■ WHAT IS REQUIRED ■
Set down, please, exactly the lines below that run from the line with "Keep writing the build123d" to the line with "(len(pts), 1)), mat)", both lines included.

■ MATERIAL ■
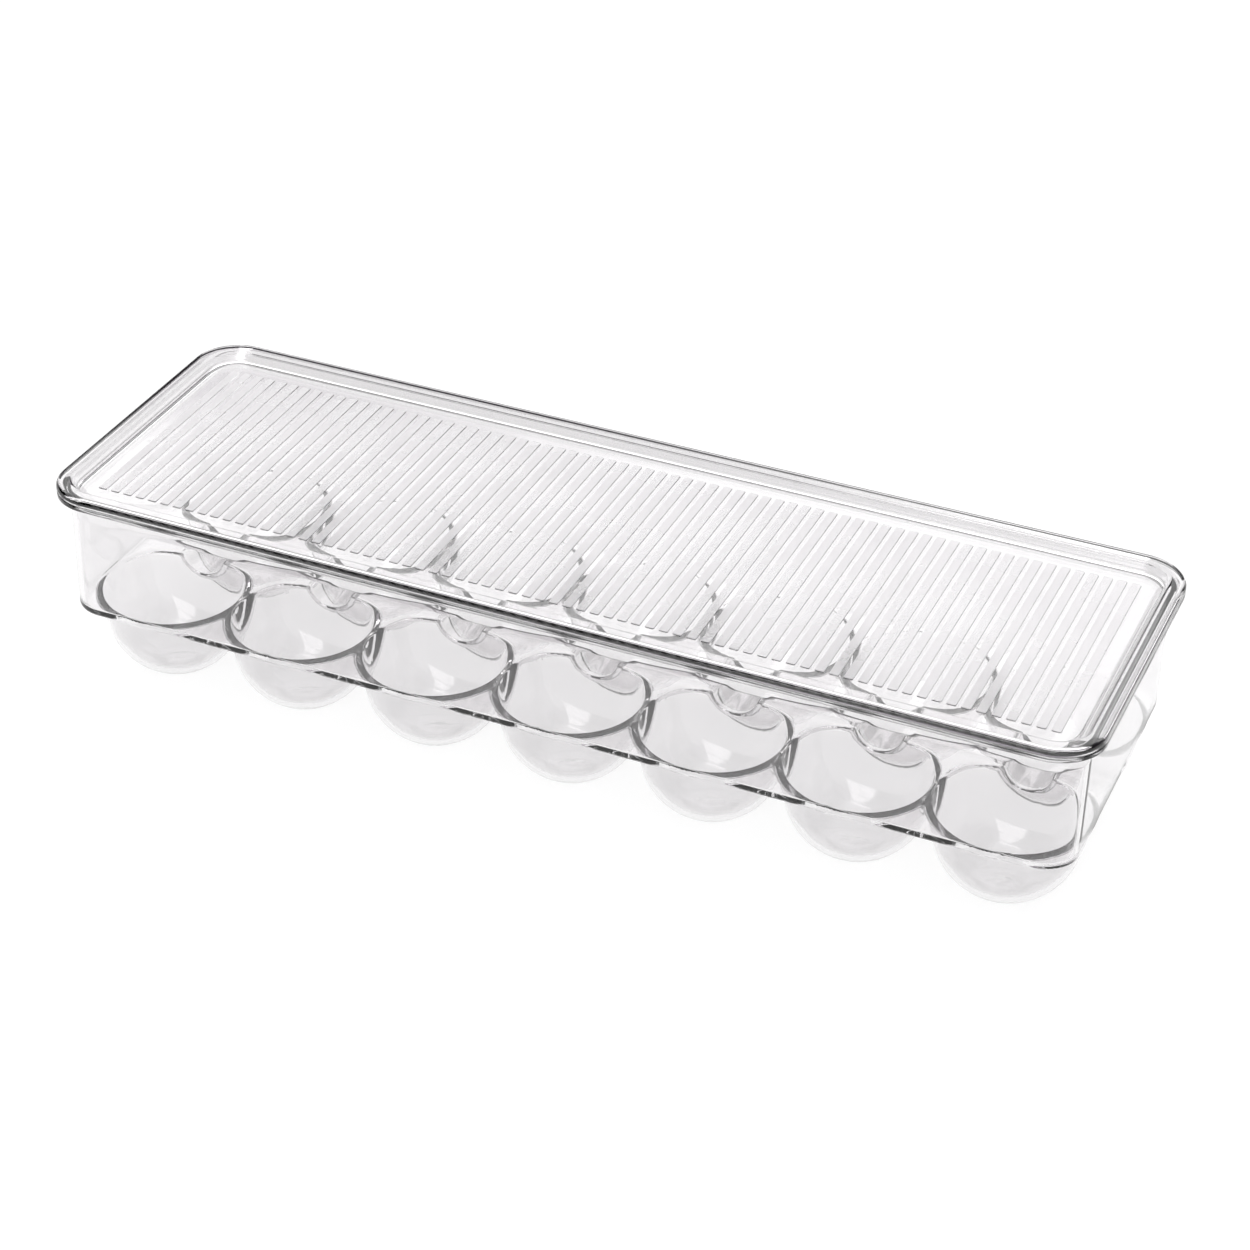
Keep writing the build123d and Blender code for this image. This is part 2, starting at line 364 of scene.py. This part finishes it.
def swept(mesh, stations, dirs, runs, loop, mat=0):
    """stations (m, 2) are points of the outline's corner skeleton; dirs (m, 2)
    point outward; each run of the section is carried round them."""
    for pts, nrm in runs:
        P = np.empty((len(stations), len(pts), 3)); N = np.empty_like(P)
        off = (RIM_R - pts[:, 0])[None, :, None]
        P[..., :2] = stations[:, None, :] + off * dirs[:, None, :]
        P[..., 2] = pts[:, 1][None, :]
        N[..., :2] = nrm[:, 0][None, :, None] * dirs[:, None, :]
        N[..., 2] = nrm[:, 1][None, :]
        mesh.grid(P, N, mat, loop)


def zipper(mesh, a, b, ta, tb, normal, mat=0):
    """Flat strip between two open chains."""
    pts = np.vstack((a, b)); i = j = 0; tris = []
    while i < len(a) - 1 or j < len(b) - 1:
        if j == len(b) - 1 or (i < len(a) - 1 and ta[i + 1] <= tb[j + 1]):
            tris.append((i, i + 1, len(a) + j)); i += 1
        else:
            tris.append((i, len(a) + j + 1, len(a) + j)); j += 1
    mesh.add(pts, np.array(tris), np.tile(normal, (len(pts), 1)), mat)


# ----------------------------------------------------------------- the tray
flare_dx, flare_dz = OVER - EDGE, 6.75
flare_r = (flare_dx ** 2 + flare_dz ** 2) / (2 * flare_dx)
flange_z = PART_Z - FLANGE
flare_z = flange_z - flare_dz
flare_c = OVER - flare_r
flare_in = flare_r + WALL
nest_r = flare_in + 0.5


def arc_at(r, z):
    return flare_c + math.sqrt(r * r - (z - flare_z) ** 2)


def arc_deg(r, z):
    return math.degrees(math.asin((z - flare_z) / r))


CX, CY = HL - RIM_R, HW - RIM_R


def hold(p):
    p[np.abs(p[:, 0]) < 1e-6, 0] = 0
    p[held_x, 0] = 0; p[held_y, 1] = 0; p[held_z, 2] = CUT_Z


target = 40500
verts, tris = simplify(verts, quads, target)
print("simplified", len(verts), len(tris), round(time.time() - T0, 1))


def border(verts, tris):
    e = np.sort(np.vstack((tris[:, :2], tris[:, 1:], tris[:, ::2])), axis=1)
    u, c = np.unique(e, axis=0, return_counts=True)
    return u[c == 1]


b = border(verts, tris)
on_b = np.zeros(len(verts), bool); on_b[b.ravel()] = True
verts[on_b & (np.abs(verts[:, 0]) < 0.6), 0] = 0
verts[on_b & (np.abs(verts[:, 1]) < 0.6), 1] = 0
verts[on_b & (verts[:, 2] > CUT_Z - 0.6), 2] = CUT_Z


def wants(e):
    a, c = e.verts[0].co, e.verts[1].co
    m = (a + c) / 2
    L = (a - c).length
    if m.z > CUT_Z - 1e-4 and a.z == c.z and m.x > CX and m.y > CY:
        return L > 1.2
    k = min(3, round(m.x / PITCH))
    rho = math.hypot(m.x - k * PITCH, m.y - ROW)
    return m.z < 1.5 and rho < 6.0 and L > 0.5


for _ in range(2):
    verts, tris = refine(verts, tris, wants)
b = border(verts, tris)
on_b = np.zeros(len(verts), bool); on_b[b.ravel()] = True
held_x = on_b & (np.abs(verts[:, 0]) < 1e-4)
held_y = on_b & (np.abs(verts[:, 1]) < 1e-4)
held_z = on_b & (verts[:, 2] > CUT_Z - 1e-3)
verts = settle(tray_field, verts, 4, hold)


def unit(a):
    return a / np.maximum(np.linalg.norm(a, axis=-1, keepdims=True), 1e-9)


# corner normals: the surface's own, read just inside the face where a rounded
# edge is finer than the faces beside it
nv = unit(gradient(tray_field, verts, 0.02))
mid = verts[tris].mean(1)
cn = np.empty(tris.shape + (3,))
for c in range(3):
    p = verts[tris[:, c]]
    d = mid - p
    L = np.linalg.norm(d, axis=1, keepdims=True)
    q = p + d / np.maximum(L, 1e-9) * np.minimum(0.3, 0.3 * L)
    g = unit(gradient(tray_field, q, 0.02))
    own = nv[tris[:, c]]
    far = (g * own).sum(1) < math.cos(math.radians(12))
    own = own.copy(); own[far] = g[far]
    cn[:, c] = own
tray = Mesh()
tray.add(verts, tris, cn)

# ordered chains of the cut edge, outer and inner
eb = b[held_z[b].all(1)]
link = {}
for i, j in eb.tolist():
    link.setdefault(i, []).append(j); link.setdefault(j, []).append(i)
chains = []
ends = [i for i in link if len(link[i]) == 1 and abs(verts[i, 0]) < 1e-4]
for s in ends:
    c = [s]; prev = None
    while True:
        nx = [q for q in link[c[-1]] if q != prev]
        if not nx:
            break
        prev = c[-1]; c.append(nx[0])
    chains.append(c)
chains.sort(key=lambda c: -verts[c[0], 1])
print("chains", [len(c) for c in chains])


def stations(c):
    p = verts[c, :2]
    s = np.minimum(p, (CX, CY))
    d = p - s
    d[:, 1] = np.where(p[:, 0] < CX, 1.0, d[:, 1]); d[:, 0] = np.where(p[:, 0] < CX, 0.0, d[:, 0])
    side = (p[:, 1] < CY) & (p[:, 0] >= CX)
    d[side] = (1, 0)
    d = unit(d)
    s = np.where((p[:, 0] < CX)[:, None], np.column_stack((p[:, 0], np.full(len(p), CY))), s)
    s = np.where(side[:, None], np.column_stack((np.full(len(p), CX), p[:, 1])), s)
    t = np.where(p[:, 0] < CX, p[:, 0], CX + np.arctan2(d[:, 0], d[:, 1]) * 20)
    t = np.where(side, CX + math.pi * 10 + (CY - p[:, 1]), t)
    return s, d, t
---
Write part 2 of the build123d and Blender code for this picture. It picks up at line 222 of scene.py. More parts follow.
--
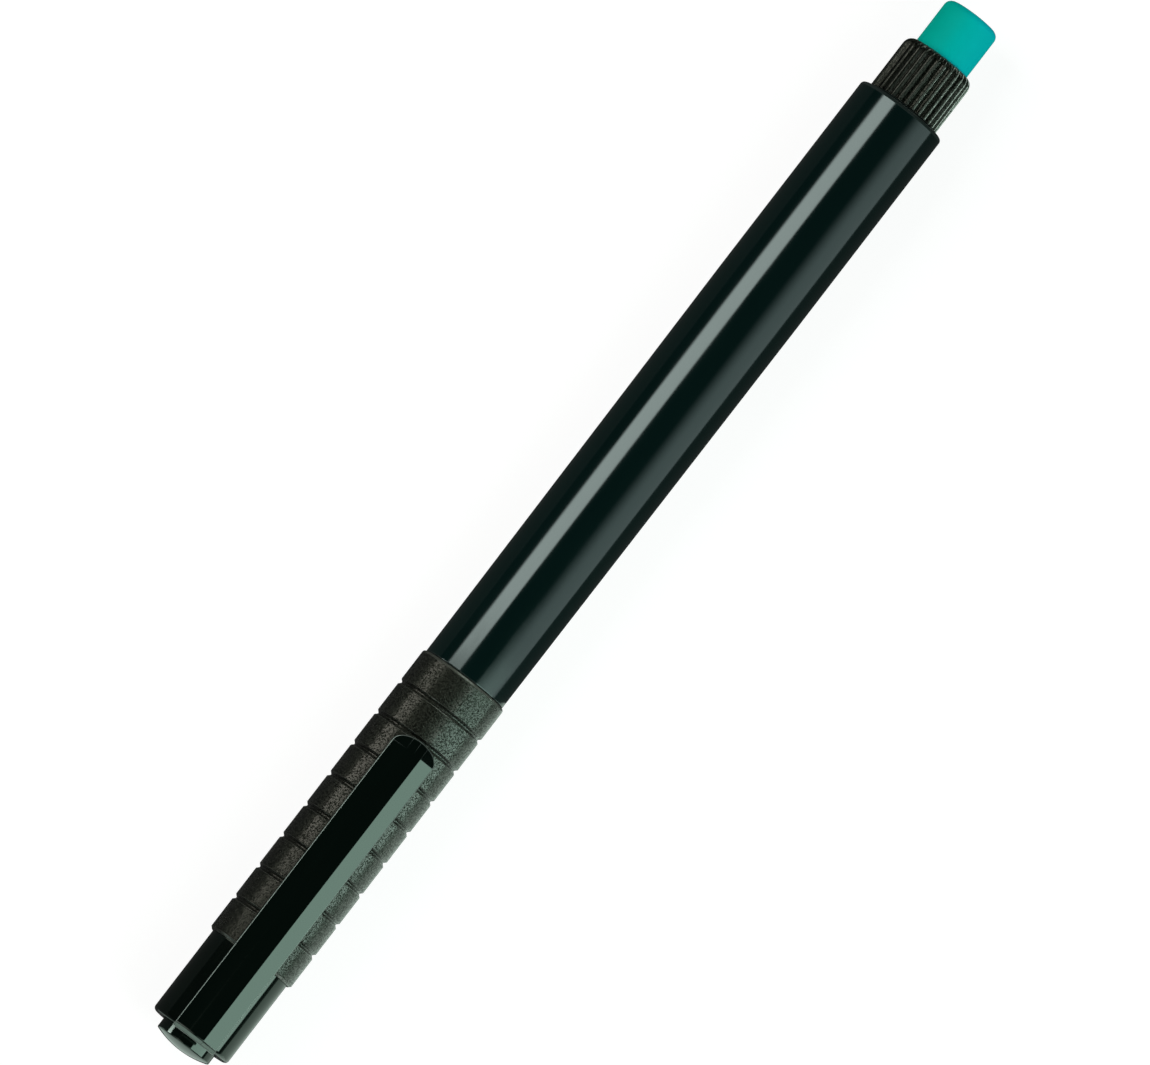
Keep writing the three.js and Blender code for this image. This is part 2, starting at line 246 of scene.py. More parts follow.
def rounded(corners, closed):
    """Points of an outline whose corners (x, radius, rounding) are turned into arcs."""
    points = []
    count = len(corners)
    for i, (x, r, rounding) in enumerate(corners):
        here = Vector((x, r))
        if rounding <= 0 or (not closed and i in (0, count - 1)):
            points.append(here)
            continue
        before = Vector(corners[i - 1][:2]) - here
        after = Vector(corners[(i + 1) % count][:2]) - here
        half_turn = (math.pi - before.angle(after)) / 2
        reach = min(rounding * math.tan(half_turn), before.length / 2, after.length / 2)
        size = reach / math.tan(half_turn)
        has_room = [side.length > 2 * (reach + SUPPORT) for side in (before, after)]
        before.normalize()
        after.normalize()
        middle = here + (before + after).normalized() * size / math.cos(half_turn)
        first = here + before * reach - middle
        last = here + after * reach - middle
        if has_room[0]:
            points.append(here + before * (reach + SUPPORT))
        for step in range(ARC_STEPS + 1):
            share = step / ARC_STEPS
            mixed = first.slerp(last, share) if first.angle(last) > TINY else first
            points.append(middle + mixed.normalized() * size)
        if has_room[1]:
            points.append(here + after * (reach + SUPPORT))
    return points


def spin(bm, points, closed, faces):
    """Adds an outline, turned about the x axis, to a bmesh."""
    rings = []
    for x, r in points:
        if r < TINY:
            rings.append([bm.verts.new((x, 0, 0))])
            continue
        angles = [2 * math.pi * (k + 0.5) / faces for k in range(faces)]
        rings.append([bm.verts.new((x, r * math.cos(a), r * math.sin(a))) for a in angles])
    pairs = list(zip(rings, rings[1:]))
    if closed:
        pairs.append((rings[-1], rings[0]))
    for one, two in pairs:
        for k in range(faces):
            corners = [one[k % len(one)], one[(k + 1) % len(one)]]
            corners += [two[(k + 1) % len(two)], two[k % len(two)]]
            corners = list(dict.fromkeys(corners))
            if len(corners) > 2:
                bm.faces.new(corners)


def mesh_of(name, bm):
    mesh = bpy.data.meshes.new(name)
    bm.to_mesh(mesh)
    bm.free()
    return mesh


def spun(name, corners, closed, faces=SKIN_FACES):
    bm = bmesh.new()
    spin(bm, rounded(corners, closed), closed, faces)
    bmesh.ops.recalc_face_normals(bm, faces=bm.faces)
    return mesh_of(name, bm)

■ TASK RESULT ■
Keep writing the build123d and Blender code for this image. This is part 2, starting at line 364 of scene.py. This part finishes it.
def swept(mesh, stations, dirs, runs, loop, mat=0):
    """stations (m, 2) are points of the outline's corner skeleton; dirs (m, 2)
    point outward; each run of the section is carried round them."""
    for pts, nrm in runs:
        P = np.empty((len(stations), len(pts), 3)); N = np.empty_like(P)
        off = (RIM_R - pts[:, 0])[None, :, None]
        P[..., :2] = stations[:, None, :] + off * dirs[:, None, :]
        P[..., 2] = pts[:, 1][None, :]
        N[..., :2] = nrm[:, 0][None, :, None] * dirs[:, None, :]
        N[..., 2] = nrm[:, 1][None, :]
        mesh.grid(P, N, mat, loop)


def zipper(mesh, a, b, ta, tb, normal, mat=0):
    """Flat strip between two open chains."""
    pts = np.vstack((a, b)); i = j = 0; tris = []
    while i < len(a) - 1 or j < len(b) - 1:
        if j == len(b) - 1 or (i < len(a) - 1 and ta[i + 1] <= tb[j + 1]):
            tris.append((i, i + 1, len(a) + j)); i += 1
        else:
            tris.append((i, len(a) + j + 1, len(a) + j)); j += 1
    mesh.add(pts, np.array(tris), np.tile(normal, (len(pts), 1)), mat)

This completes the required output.